December 30, 2010

Dredging It All Up Again

Over at www.newsfromme.com, Mark Evanier writes yet again about the late night wars. He makes a very important point, one that is at the heart of why I was screaming at the TV earlier this year when Andy Richter was on Regis and Kelly. Richter said that The Tonight Show with Conan O'Brien had good ratings during the summer before Jay Leno came on at 10:00. That's a bald-faced lie, and one that once again leads the audience away from the fact of the matter: Conan was failing in his time slot even during the summer. I was so angry when the audience of Regis and Kelly wildly applauded Richer's statement.

The truth is that Conan O'Brien was failing and then Jay Leno came on at 10:00 and he failed and so surrounding the 11:00 news was a bunch of failure. Leno never, ever impacted O'Brien's ratings. He impacted the ad revenue for the 11:00 affiliates. I'm not saying Leno wasn't a failure. At 10:00 p.m., he was.

(I do, however, disagree that he failed because his show was too much like his old Tonight Show. I thought The Jay Leno Show was trying too hard to have humor like The Office and all of these droll, dry sketch shows we see popping up. The younger comedians he brought on want so badly to be as deadpan as Colbert or outraged as Jon Stewart - which if you think about it, are just rehashes of how Letterman was [deadpan] and Leno was [outraged] during the glorious Late Night with David Letterman years.)

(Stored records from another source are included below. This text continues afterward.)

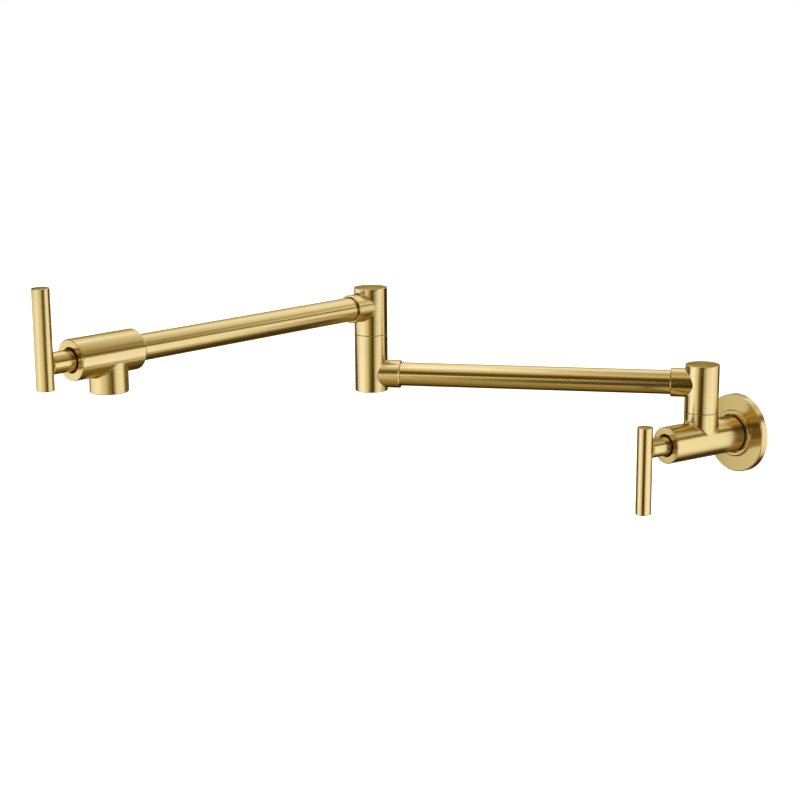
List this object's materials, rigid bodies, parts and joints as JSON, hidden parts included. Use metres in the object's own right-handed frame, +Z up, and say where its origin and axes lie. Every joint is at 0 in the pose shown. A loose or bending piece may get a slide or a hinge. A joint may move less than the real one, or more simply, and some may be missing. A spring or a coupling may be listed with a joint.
{
  "type": "pot filler tap",
  "caption": "Wall mounted pot filler: round wall flange, wall valve with lever bar, two folding tubular arms, and a spout valve with lever bar and downward outlet.",
  "frame": {"origin": "centre of the flange's back face, on the wall and on the axis of the water supply", "axes": "+Y into the wall, so the fitting stands out along -Y; +Z up; +X to the right as seen from the room"},
  "size_m": [0.239, 0.5752, 0.2152],
  "materials": {
    "brushed_gold": "fine brushed satin gold brass",
    "plain_brass": "machined brass, unfinished",
    "steel": "stainless steel set screws",
    "black_rubber": "matt black rubber seals",
    "white_plastic": "white acetal plastic",
    "white_ceramic": "lapped white ceramic"
  },
  "bodies": {
    "root": {"wall_flange": "brushed_gold", "flange_gasket": "black_rubber", "flange_o_ring": "black_rubber", "wall_valve_body": "brushed_gold", "wall_cartridge_barrel": "plain_brass", "wall_cartridge_nut": "plain_brass", "wall_cartridge_seal": "black_rubber", "wall_fixed_disc": "white_ceramic", "wall_stem_o_ring": "black_rubber", "wall_swivel_spigot": "plain_brass", "wall_swivel_o_ring_lower": "black_rubber", "wall_swivel_o_ring_upper": "black_rubber", "wall_swivel_washer": "white_plastic"},
    "wall_handle": {"wall_handle_hub": "brushed_gold", "wall_handle_bar": "brushed_gold", "wall_handle_screw": "steel", "wall_stem": "plain_brass", "wall_turning_disc": "white_ceramic"},
    "lower_arm": {"wall_swivel_housing": "brushed_gold", "wall_swivel_screw": "steel", "lower_tube": "brushed_gold", "elbow_lower_housing": "brushed_gold", "elbow_swivel_spigot": "plain_brass", "elbow_swivel_o_ring_lower": "black_rubber", "elbow_swivel_o_ring_upper": "black_rubber", "elbow_swivel_washer": "white_plastic"},
    "upper_arm": {"elbow_upper_housing": "brushed_gold", "elbow_screw": "steel", "upper_tube": "brushed_gold", "spout_valve_body": "brushed_gold", "spout_cartridge_barrel": "plain_brass", "spout_cartridge_nut": "plain_brass", "spout_cartridge_seal": "black_rubber", "spout_fixed_disc": "white_ceramic", "spout_stem_o_ring": "black_rubber", "aerator_shell": "brushed_gold", "aerator_insert": "white_plastic", "aerator_washer": "black_rubber"},
    "spout_handle": {"spout_handle_hub": "brushed_gold", "spout_handle_bar": "brushed_gold", "spout_handle_screw": "steel", "spout_stem": "plain_brass", "spout_turning_disc": "white_ceramic"}
  },
  "joints": [
    {"name": "wall_swivel", "type": "hinge", "parent": "root", "child": "lower_arm", "pos_m": [0, -0.0446, 0.02365], "axis": [0, 0, 1], "range_deg": [-46.3, 133.7]},
    {"name": "elbow_swivel", "type": "hinge", "parent": "lower_arm", "child": "upper_arm", "pos_m": [-0.19207, -0.24558, 0.08195], "axis": [0, 0, 1], "range_deg": [-238.1, 121.9]},
    {"name": "wall_handle_turn", "type": "hinge", "parent": "root", "child": "wall_handle", "pos_m": [0, -0.1053, 0], "axis": [0, -1, 0], "range_deg": [0, 90]},
    {"name": "spout_handle_turn", "type": "hinge", "parent": "upper_arm", "child": "spout_handle", "pos_m": [-0.10908, -0.5688, 0.10585], "axis": [0.2487, -0.9686, 0], "range_deg": [0, 90]}
  ]
}
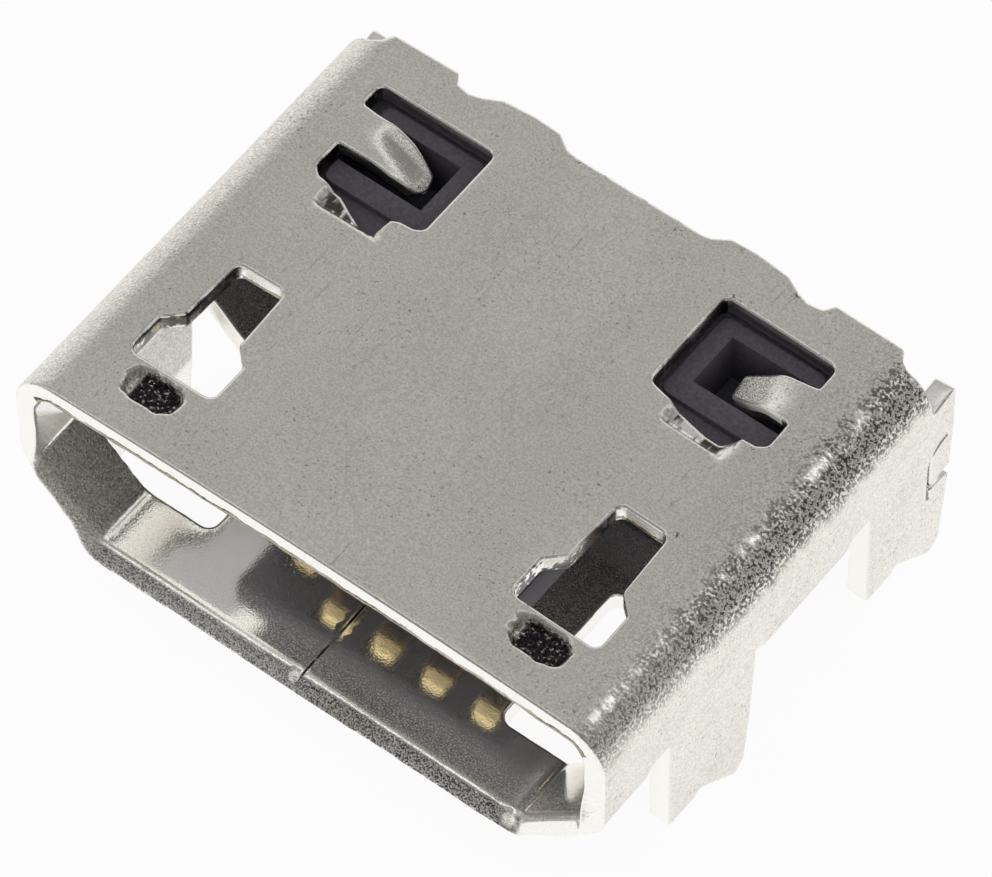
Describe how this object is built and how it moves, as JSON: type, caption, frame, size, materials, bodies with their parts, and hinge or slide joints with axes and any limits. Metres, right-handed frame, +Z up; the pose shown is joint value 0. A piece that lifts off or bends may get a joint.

I don't watch any of these shows anymore but I still, deep down, root for Jay Leno. I don't understand what decision he was supposed to make in 2004. The only decision anyone would have accepted, truly, was if he retired and left television altogether. If he had said, "No, I won't give up The Tonight Show in 2009," he would have been called a bully who wouldn't let anyone else play with his toys (although, according to Bill Carter's new book, Leno didn't have a choice in the matter anyway - NBC told him Conan was getting the show instead of negotiating with him like previously thought). The media, that hated him anyway, was not going to accept any situation other than Leno going away, out of sight out of mind. When it was announced he would do a 10:00 p.m. show, everyone was waiting for him to fail which, in my opinion, was really unfair.

It's just like the book, the bane of my existence, That Book (not it's real title), wherein the editors tell aspiring writers that when they (the editors, who work for book publishers) get a manuscript, they go into reading it looking for a reason to reject it. You know, just no. That's a horrible mindset. Then these editors go on to show examples of how writers who took their advice were published (by them) and writers who didn't weren't published (by them). Then - THEN! - they take excerpts from The Great Gatsby and rewrite it to show how following their advice could make even a classic all the better. I think I may have written about this before, but it's a really sore subject with me.

Anyway, I just think it was unfair of basically the entire television and media world to be waiting for Leno to fail. And then he did, and I'm not saying I don't agree that he did, but part of me wonders if the media might not have poisoned a few viewer's minds. I just feel like it's hard to succeed when what seems like the entire world is rooting against you.

1 comment:

  1. What happened to your food posts? I liked those. It was like a little window into your daily life.